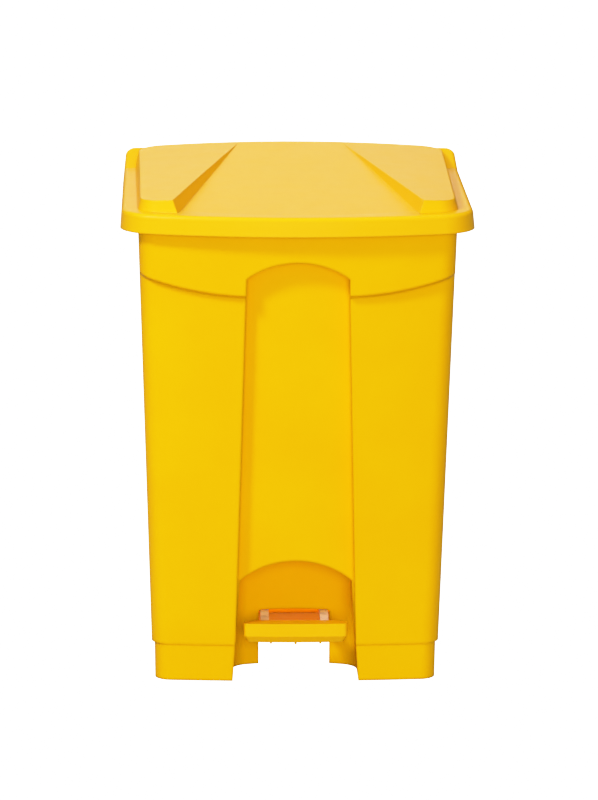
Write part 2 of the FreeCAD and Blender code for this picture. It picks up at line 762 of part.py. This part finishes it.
def tread_block(grow, z_drop):
    """Tread as a filled block under its sloping top."""
    bevel = [tread_plan(48.0 + z_drop, grow - 4.0), tread_plan(56.0 + z_drop, grow)]
    block = Part.makeLoft(bevel, True, True)
    block = block.fuse(Part.Face(tread_plan(56.0 + z_drop, grow)).extrude(V(0, 0, 30)))
    z_front = tread_top_z(TREAD_FRONT - 20) + z_drop
    z_rear = tread_top_z(TREAD_REAR + 20) + z_drop
    above = Part.Face(Part.makePolygon([
        V(-90, TREAD_FRONT - 20, z_front),
        V(-90, TREAD_REAR + 20, z_rear),
        V(-90, TREAD_REAR + 20, 120),
        V(-90, TREAD_FRONT - 20, 120),
        V(-90, TREAD_FRONT - 20, z_front),
    ])).extrude(V(180, 0, 0))
    return block.cut(above)


def tread_top_z(y):
    slope = TREAD_DROP / (TREAD_REAR - TREAD_FRONT)
    return TREAD_TOP - slope * (y - TREAD_FRONT)


def pedal_tread():
    """Moulded tread: hollow below, with arm sockets, a centre rib and screw bosses."""
    outer = tread_block(0.0, 0.0).removeSplitter()
    inner = tread_block(-TREAD_WALL, -TREAD_WALL)
    inner = inner.fuse(box(-56, 56, TREAD_FRONT + 8, TREAD_REAR - 4, 30, 52))
    tread = outer.cut(inner)
    within = tread_block(-1.0, -1.0)
    ribs = []
    for side in (-1, 1):
        a = side * (ARM_X - ARM_WIDE / 2 - 1.35)
        b = side * (ARM_X + ARM_WIDE / 2 + 1.35)
        ribs.append(box(a - 1.2, a + 1.2, TREAD_FRONT + 2, TREAD_REAR - 1, 46, 72))
        ribs.append(box(b - 1.2, b + 1.2, TREAD_FRONT + 2, TREAD_REAR - 1, 50, 72))
    ribs.append(box(-1.2, 1.2, TREAD_FRONT + 2, TREAD_REAR - 1, 45, 72))
    column = tread_block(-1.0, -1.0).fuse(box(-50, 50, TREAD_FRONT + 6, TREAD_REAR - 3, 40, 56))
    for rib in ribs:
        tread = tread.fuse(rib.common(column))
    for side in (-1, 1):
        for y in tread_screw_places():
            boss = rod_z(4.2, side * ARM_X, y, 55.5 + ARM_HALF_HIGH + 0.1, 72).common(within)
            tread = tread.fuse(boss)
    arm_slot = arm_profile(ARM_X - ARM_WIDE / 2 - 0.12, ARM_HALF_HIGH + 0.08)
    arm_slot = arm_slot.extrude(V(ARM_WIDE + 0.24, 0, 0))
    tread = tread.cut(arm_slot).cut(mirrored(arm_slot))
    half = ARM_WIDE / 2 + 0.12
    low_slot = box(ARM_X - half, ARM_X + half, TREAD_REAR - 6, TREAD_REAR + 5, 30, 60)
    tread = tread.cut(low_slot).cut(mirrored(low_slot))
    for side in (-1, 1):
        for y in tread_screw_places():
            tread = tread.cut(rod_z(SCREW_R + SCREW_GAP, side * ARM_X, y, 60, tread_top_z(y) - 1.6))
    return tread


def tread_screws():
    """Screws from below, through the arms into the tread."""
    parts = []
    for side in (-1, 1):
        for y in tread_screw_places():
            screw = pan_screw(SCREW_R, 2.8, 1.8, tread_top_z(y) - 1.9 - 59.4)
            screw.translate(V(side * ARM_X, y, 55.5 + ARM_HALF_HIGH - ARM_SHEET - 0.03))
            parts.append(screw)
    return Part.makeCompound(parts)


def rounded_path(points, radius):
    """Wire through the points with each inner corner rounded."""
    edges = []
    start = points[0]
    for i in range(1, len(points) - 1):
        p = points[i]
        u = (points[i - 1] - p)
        w = (points[i + 1] - p)
        u.normalize()
        w.normalize()
        half = u.getAngle(w) / 2
        cut_back = radius / math.tan(half)
        a = p + u * cut_back
        b = p + w * cut_back
        middle = u + w
        middle.normalize()
        m = p + middle * (radius / math.sin(half) - radius)
        edges.append(line(start, a))
        edges.append(arc(a, m, b))
        start = b
    edges.append(line(start, points[-1]))
    return Part.Wire(edges)


def push_rod():
    """Bent wire from the pedal's crossbar up the groove to the lid's crank."""
    path = rounded_path([
        V(0, ROD_Y, CROSSBAR_Z + 5.6),
        V(0, ROD_Y, 486),
        V(0, CRANK_PIN_Y, 514),
        V(0, CRANK_PIN_Y, CRANK_PIN_Z),
        V(CRANK_X + CRANK_THICK + 9, CRANK_PIN_Y, CRANK_PIN_Z),
    ], 5.0)
    start = Part.Wire([Part.Circle(V(0, ROD_Y, CROSSBAR_Z + 5.6), V(0, 0, 1), ROD_R).toShape()])
    return path.makePipeShell([start], True, True)


def rod_foot():
    """Moulded foot on the push rod; the crossbar sits in its slot."""
    y0 = ROD_Y - 7.4
    y1 = ROD_Y + 8.3
    z0 = CROSSBAR_Z - CROSSBAR_R - 3.8
    z1 = CROSSBAR_Z + 14.2
    foot = box(-7, 7, y0, y1, z0, z1)
    foot = rounded(foot, 2.5, lambda e: abs(e.BoundBox.XLength - 14) < 0.01)
    rise = CROSSBAR_R + 0.28
    mid = ROD_Y + 0.46
    slot = box(-8, 8, mid - 0.5, mid + 0.5, CROSSBAR_Z - rise, CROSSBAR_Z + rise)
    slot = slot.fuse([rod_x(rise, -8, 8, mid - 0.5, CROSSBAR_Z), rod_x(rise, -8, 8, mid + 0.5, CROSSBAR_Z)])
    foot = foot.cut(slot)
    return foot.cut(rod_z(ROD_R + 0.03, 0, ROD_Y, CROSSBAR_Z + 5.4, z1 + 1))


def rod_clip():
    clip = push_on_clip(ROD_R + 0.03, 6.5, CRANK_X + CRANK_THICK + 1.0)
    clip.translate(V(0, CRANK_PIN_Y, CRANK_PIN_Z))
    return clip


def rod_guide(z):
    """Moulded guide screwed to the groove's wall; the push rod slides in its bore."""
    base = box(-22, 22, GROOVE_Y + 0.02, GROOVE_Y + 4, z - 11, z + 11)
    base = rounded(base, 4.0, lambda e: abs(e.BoundBox.YLength - 3.98) < 0.01)
    nose = box(-7, 7, GROOVE_Y + 3, ROD_Y, z - 9, z + 9).fuse(rod_z(7.0, 0, ROD_Y, z - 9, z + 9))
    guide = base.fuse(nose)
    guide = guide.cut(rod_z(ROD_R + 0.09, 0, ROD_Y, z - 20, z + 20))
    for x in (-15.0, 15.0):
        guide = guide.cut(rod_y(SCREW_R + 0.2, x, GROOVE_Y - 1, GROOVE_Y + 6, z))
    return guide


def guide_screws():
    parts = []
    for z in guide_heights():
        for x in (-15.0, 15.0):
            screw = pan_screw(SCREW_R, 3.8, 2.4, 12.0)
            screw.rotate(V(0, 0, 0), V(1, 0, 0), 90)
            screw.translate(V(x, GROOVE_Y + 4.02, z))
            parts.append(screw)
    return Part.makeCompound(parts)


def pedal_stops():
    """Rubber blocks under the bin's floor that stop the arms at full travel."""
    parts = []
    for side in (-1, 1):
        block = rod_z(8.0, side * ARM_X, 118.0, STOP_Z, BIN_FLOOR - 0.02)
        block = rounded(block, 1.5, lambda e: e.BoundBox.ZMax < STOP_Z + 0.2)
        parts.append(block)
    return Part.makeCompound(parts)


def save(name, shape):
    shape.exportStep("parts/" + name + ".step")


def main():
    os.makedirs("parts", exist_ok=True)
    save("outer_body", outer_body())
    save("lid_buffers", lid_buffers())
    save("hinge_pins", hinge_pins())
    save("hinge_clips", hinge_clips())
    save("pedal_axle", pedal_axle())
    save("axle_clips", axle_clips())
    save("pedal_stops", pedal_stops())
    low, high = guide_heights()
    save("rod_guide_lower", rod_guide(low))
    save("rod_guide_upper", rod_guide(high))
    save("guide_screws", guide_screws())
    save("lid_shell", lid_shell())
    save("crank_bracket", crank_bracket())
    save("crank_screws", crank_screws())
    save("push_rod", push_rod())
    save("rod_foot", rod_foot())
    save("rod_clip", rod_clip())
    save("pedal_tread", pedal_tread())
    arm = pedal_arm()
    save("pedal_arm_right", arm)
    save("pedal_arm_left", mirrored(arm))
    save("arm_bushes", arm_bushes())
    save("crossbar", crossbar())
    save("crossbar_clips", crossbar_clips())
    save("tread_screws", tread_screws())


main()
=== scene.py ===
import json
import math

import bpy
from mathutils import Matrix, Vector


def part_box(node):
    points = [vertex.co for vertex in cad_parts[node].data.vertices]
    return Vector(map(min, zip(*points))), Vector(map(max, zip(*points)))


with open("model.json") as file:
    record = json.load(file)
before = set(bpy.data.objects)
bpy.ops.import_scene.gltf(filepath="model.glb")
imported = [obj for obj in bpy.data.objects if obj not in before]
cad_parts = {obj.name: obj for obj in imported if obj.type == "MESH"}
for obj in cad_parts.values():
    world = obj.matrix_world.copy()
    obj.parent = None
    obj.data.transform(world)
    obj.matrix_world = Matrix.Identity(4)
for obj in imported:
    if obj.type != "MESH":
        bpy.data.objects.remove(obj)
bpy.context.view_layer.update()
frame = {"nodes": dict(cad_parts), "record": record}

NODES = frame["nodes"]
SLOT_OF = {part["node"]: part["material_slot"] for part in frame["record"]["subparts"]}

# Camera: a long lens five metres in front of the bin and a little above it
CAMERA_PLACE = (-0.1467, -5.0, 1.459)
CAMERA_YAW = math.radians(-1.758)
CAMERA_DOWN = math.radians(12.908)
CAMERA_ROLL = math.radians(0.331)
LENS_MM = 189.6
SENSOR_MM = 36.0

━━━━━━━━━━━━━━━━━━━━

Problem requirements: In the listing above, please print only the lines from the first one to the line where "return block.cut(above)" appears, exactly as written, both of those lines included.

Correct answer:
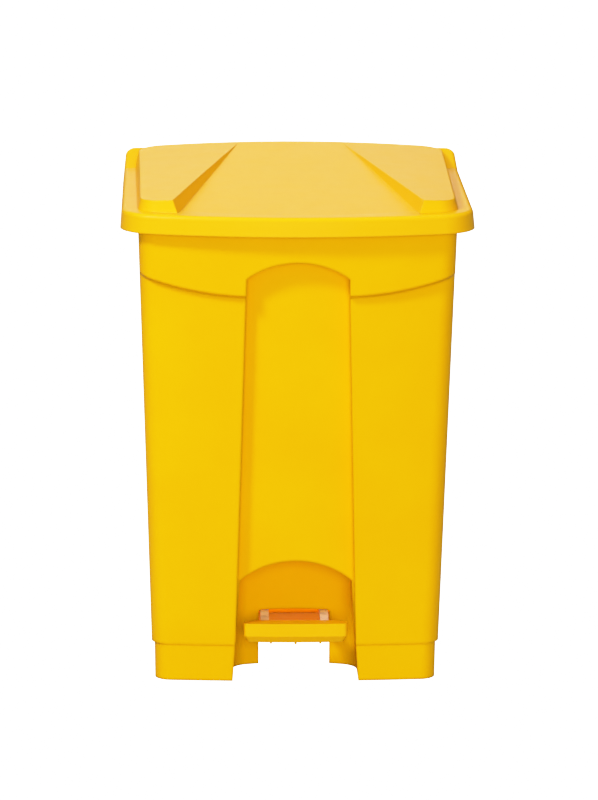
Write part 2 of the FreeCAD and Blender code for this picture. It picks up at line 762 of part.py. This part finishes it.
def tread_block(grow, z_drop):
    """Tread as a filled block under its sloping top."""
    bevel = [tread_plan(48.0 + z_drop, grow - 4.0), tread_plan(56.0 + z_drop, grow)]
    block = Part.makeLoft(bevel, True, True)
    block = block.fuse(Part.Face(tread_plan(56.0 + z_drop, grow)).extrude(V(0, 0, 30)))
    z_front = tread_top_z(TREAD_FRONT - 20) + z_drop
    z_rear = tread_top_z(TREAD_REAR + 20) + z_drop
    above = Part.Face(Part.makePolygon([
        V(-90, TREAD_FRONT - 20, z_front),
        V(-90, TREAD_REAR + 20, z_rear),
        V(-90, TREAD_REAR + 20, 120),
        V(-90, TREAD_FRONT - 20, 120),
        V(-90, TREAD_FRONT - 20, z_front),
    ])).extrude(V(180, 0, 0))
    return block.cut(above)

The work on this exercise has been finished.